Work instructions
Repeat each line exactly as it is written.

Supplied material

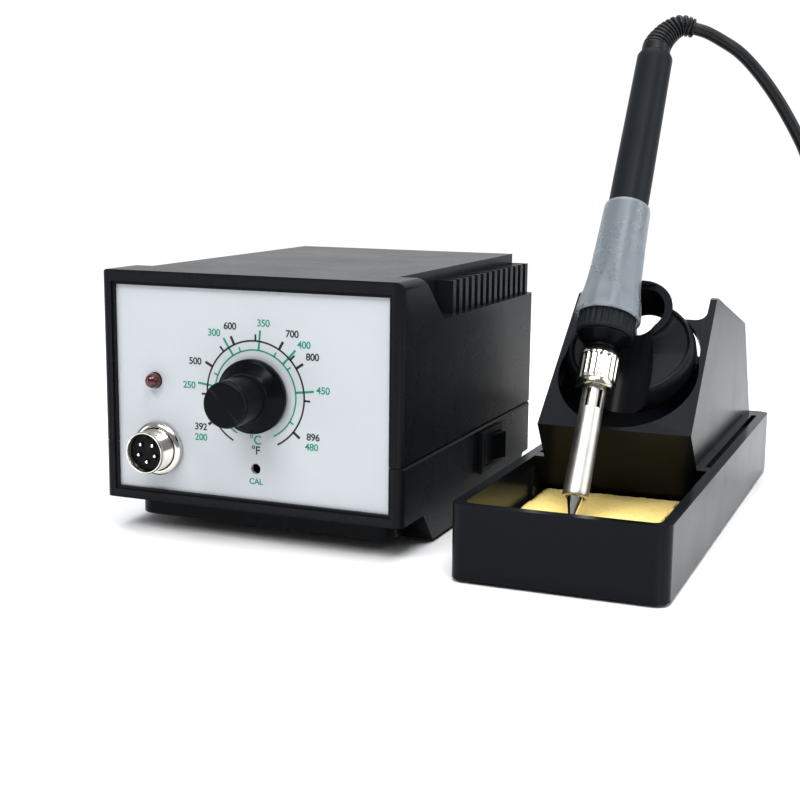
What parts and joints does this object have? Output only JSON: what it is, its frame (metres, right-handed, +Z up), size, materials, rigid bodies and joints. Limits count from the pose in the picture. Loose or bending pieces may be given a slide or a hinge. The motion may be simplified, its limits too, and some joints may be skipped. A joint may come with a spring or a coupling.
{
  "type": "soldering iron station",
  "caption": "Soldering station: power unit with a temperature dial, and a separate stand with a sponge tray that holds the corded iron.",
  "frame": {"origin": "on the bench, at the bottom centre of the box around everything but the free cord, its coil and its plug", "axes": "+Z up, -Y towards the user (the dial and the front of the stand's tray), +X from the power unit towards the stand"},
  "size_m": [0.3374, 0.2284, 0.1969],
  "materials": {
    "case_plastic": "satin black ABS with a fine moulded grain",
    "panel": "light grey plate, smooth satin",
    "led": "dark red polished lens, unlit",
    "bright_metal": "bright nickel plating",
    "steel": "zinc-plated steel",
    "black_plastic": "smooth moulded black",
    "trimmer_plastic": "blue moulding",
    "brass": "machined",
    "board": "green solder mask",
    "aluminium": "extruded, raw",
    "capacitor_sleeve": "shrunk sleeve",
    "core_steel": "stacked laminations, varnished",
    "winding_tape": "yellow insulating tape",
    "rubber": "matt black",
    "stand_plastic": "polished black moulding",
    "receptacle_plastic": "heat-resistant black moulding, smooth",
    "sponge": "dry cellulose sponge, open pores",
    "tip_metal": "iron-plated, slightly oxidised",
    "element_ceramic": "unglazed ceramic",
    "handle_plastic": "smooth satin black",
    "grip_silicone": "translucent bluish silicone",
    "cord_rubber": "smooth black, slight sheen"
  },
  "bodies": {
    "station": {"upper_shell": "case_plastic", "lower_base": "case_plastic", "front_panel": "panel", "rear_panel": "case_plastic", "led_lens": "led", "socket_shell": "bright_metal", "socket_nut": "bright_metal", "socket_insert": "black_plastic", "socket_pin_1": "bright_metal", "socket_pin_2": "bright_metal", "socket_pin_3": "bright_metal", "socket_pin_4": "bright_metal", "socket_pin_5": "bright_metal", "potentiometer_body": "steel", "potentiometer_nut": "bright_metal", "cal_trimmer": "trimmer_plastic", "circuit_board": "board", "heat_sink": "aluminium", "filter_capacitor": "capacitor_sleeve", "transformer_core": "core_steel", "transformer_bobbin": "winding_tape", "transformer_frame": "steel", "power_switch_housing": "black_plastic", "mains_inlet": "black_plastic", "fuse_holder": "black_plastic", "case_screw_1": "steel", "case_screw_2": "steel", "case_screw_3": "steel", "case_screw_4": "steel", "station_foot_1": "rubber", "station_foot_2": "rubber", "station_foot_3": "rubber", "station_foot_4": "rubber"},
    "dial": {"temperature_knob": "black_plastic", "knob_cap": "black_plastic", "potentiometer_shaft": "steel"},
    "switch": {"power_switch_rocker": "black_plastic"},
    "trimmer": {"cal_trimmer_screw": "brass"},
    "fuse_carrier": {"fuse_cap": "black_plastic"},
    "stand": {"stand_body": "stand_plastic", "iron_receptacle": "receptacle_plastic", "stand_foot_1": "rubber", "stand_foot_2": "rubber", "stand_foot_3": "rubber", "stand_foot_4": "rubber", "cord_coil": "cord_rubber", "plug_shell": "cord_rubber"},
    "sponge": {"cleaning_sponge": "sponge"},
    "iron": {"iron_tip": "tip_metal", "tip_barrel": "bright_metal", "heating_element": "element_ceramic", "barrel_nut": "bright_metal", "nipple": "black_plastic", "handle_collar": "case_plastic", "handle": "handle_plastic", "grip_sleeve": "grip_silicone", "strain_relief": "cord_rubber", "iron_cord": "cord_rubber"},
    "coupling_ring": {"plug_ring": "bright_metal"}
  },
  "joints": [
    {"name": "temperature_dial", "type": "hinge", "parent": "station", "child": "dial", "pos_m": [-0.04532, -0.1, 0.0549], "axis": [0, 1, 0], "range_deg": [-218, 82]},
    {"name": "power_switch", "type": "hinge", "parent": "station", "child": "switch", "pos_m": [0.01287, -0.00075, 0.0238], "axis": [0, 0, 1], "range_deg": [0, 16]},
    {"name": "calibration_trim", "type": "hinge", "parent": "station", "child": "trimmer", "pos_m": [-0.04512, -0.08, 0.0281], "axis": [0, 1, 0], "range_deg": [-105, 105]},
    {"name": "fuse_cap_twist", "type": "hinge", "parent": "station", "child": "fuse_carrier", "pos_m": [-0.02552, 0.055, 0.038], "axis": [0, 1, 0], "range_deg": [0, 90]},
    {"name": "stand_slide", "type": "slide", "parent": "station", "child": "stand", "axis": [1, 0, 0], "range_m": [0, 0.05]},
    {"name": "sponge_slide", "type": "slide", "parent": "stand", "child": "sponge", "axis": [0, -1, 0], "range_m": [0, 0.025]},
    {"name": "iron_lift", "type": "slide", "parent": "stand", "child": "iron", "axis": [0, 0.5432, 0.8396], "range_m": [0, 0.1]},
    {"name": "plug_ring_turn", "type": "hinge", "parent": "stand", "child": "coupling_ring", "pos_m": [0.22057, 0.1, 0.0097], "axis": [0, 1, 0], "continuous": true}
  ]
}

Expected answer
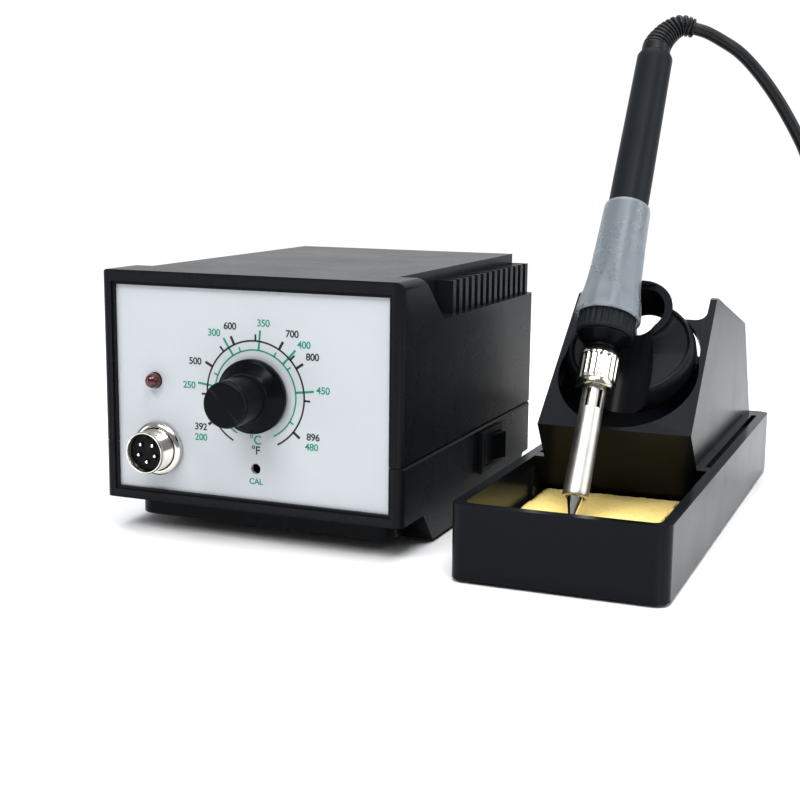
What parts and joints does this object have? Output only JSON: what it is, its frame (metres, right-handed, +Z up), size, materials, rigid bodies and joints. Limits count from the pose in the picture. Loose or bending pieces may be given a slide or a hinge. The motion may be simplified, its limits too, and some joints may be skipped. A joint may come with a spring or a coupling.
{
  "type": "soldering iron station",
  "caption": "Soldering station: power unit with a temperature dial, and a separate stand with a sponge tray that holds the corded iron.",
  "frame": {"origin": "on the bench, at the bottom centre of the box around everything but the free cord, its coil and its plug", "axes": "+Z up, -Y towards the user (the dial and the front of the stand's tray), +X from the power unit towards the stand"},
  "size_m": [0.3374, 0.2284, 0.1969],
  "materials": {
    "case_plastic": "satin black ABS with a fine moulded grain",
    "panel": "light grey plate, smooth satin",
    "led": "dark red polished lens, unlit",
    "bright_metal": "bright nickel plating",
    "steel": "zinc-plated steel",
    "black_plastic": "smooth moulded black",
    "trimmer_plastic": "blue moulding",
    "brass": "machined",
    "board": "green solder mask",
    "aluminium": "extruded, raw",
    "capacitor_sleeve": "shrunk sleeve",
    "core_steel": "stacked laminations, varnished",
    "winding_tape": "yellow insulating tape",
    "rubber": "matt black",
    "stand_plastic": "polished black moulding",
    "receptacle_plastic": "heat-resistant black moulding, smooth",
    "sponge": "dry cellulose sponge, open pores",
    "tip_metal": "iron-plated, slightly oxidised",
    "element_ceramic": "unglazed ceramic",
    "handle_plastic": "smooth satin black",
    "grip_silicone": "translucent bluish silicone",
    "cord_rubber": "smooth black, slight sheen"
  },
  "bodies": {
    "station": {"upper_shell": "case_plastic", "lower_base": "case_plastic", "front_panel": "panel", "rear_panel": "case_plastic", "led_lens": "led", "socket_shell": "bright_metal", "socket_nut": "bright_metal", "socket_insert": "black_plastic", "socket_pin_1": "bright_metal", "socket_pin_2": "bright_metal", "socket_pin_3": "bright_metal", "socket_pin_4": "bright_metal", "socket_pin_5": "bright_metal", "potentiometer_body": "steel", "potentiometer_nut": "bright_metal", "cal_trimmer": "trimmer_plastic", "circuit_board": "board", "heat_sink": "aluminium", "filter_capacitor": "capacitor_sleeve", "transformer_core": "core_steel", "transformer_bobbin": "winding_tape", "transformer_frame": "steel", "power_switch_housing": "black_plastic", "mains_inlet": "black_plastic", "fuse_holder": "black_plastic", "case_screw_1": "steel", "case_screw_2": "steel", "case_screw_3": "steel", "case_screw_4": "steel", "station_foot_1": "rubber", "station_foot_2": "rubber", "station_foot_3": "rubber", "station_foot_4": "rubber"},
    "dial": {"temperature_knob": "black_plastic", "knob_cap": "black_plastic", "potentiometer_shaft": "steel"},
    "switch": {"power_switch_rocker": "black_plastic"},
    "trimmer": {"cal_trimmer_screw": "brass"},
    "fuse_carrier": {"fuse_cap": "black_plastic"},
    "stand": {"stand_body": "stand_plastic", "iron_receptacle": "receptacle_plastic", "stand_foot_1": "rubber", "stand_foot_2": "rubber", "stand_foot_3": "rubber", "stand_foot_4": "rubber", "cord_coil": "cord_rubber", "plug_shell": "cord_rubber"},
    "sponge": {"cleaning_sponge": "sponge"},
    "iron": {"iron_tip": "tip_metal", "tip_barrel": "bright_metal", "heating_element": "element_ceramic", "barrel_nut": "bright_metal", "nipple": "black_plastic", "handle_collar": "case_plastic", "handle": "handle_plastic", "grip_sleeve": "grip_silicone", "strain_relief": "cord_rubber", "iron_cord": "cord_rubber"},
    "coupling_ring": {"plug_ring": "bright_metal"}
  },
  "joints": [
    {"name": "temperature_dial", "type": "hinge", "parent": "station", "child": "dial", "pos_m": [-0.04532, -0.1, 0.0549], "axis": [0, 1, 0], "range_deg": [-218, 82]},
    {"name": "power_switch", "type": "hinge", "parent": "station", "child": "switch", "pos_m": [0.01287, -0.00075, 0.0238], "axis": [0, 0, 1], "range_deg": [0, 16]},
    {"name": "calibration_trim", "type": "hinge", "parent": "station", "child": "trimmer", "pos_m": [-0.04512, -0.08, 0.0281], "axis": [0, 1, 0], "range_deg": [-105, 105]},
    {"name": "fuse_cap_twist", "type": "hinge", "parent": "station", "child": "fuse_carrier", "pos_m": [-0.02552, 0.055, 0.038], "axis": [0, 1, 0], "range_deg": [0, 90]},
    {"name": "stand_slide", "type": "slide", "parent": "station", "child": "stand", "axis": [1, 0, 0], "range_m": [0, 0.05]},
    {"name": "sponge_slide", "type": "slide", "parent": "stand", "child": "sponge", "axis": [0, -1, 0], "range_m": [0, 0.025]},
    {"name": "iron_lift", "type": "slide", "parent": "stand", "child": "iron", "axis": [0, 0.5432, 0.8396], "range_m": [0, 0.1]},
    {"name": "plug_ring_turn", "type": "hinge", "parent": "stand", "child": "coupling_ring", "pos_m": [0.22057, 0.1, 0.0097], "axis": [0, 1, 0], "continuous": true}
  ]
}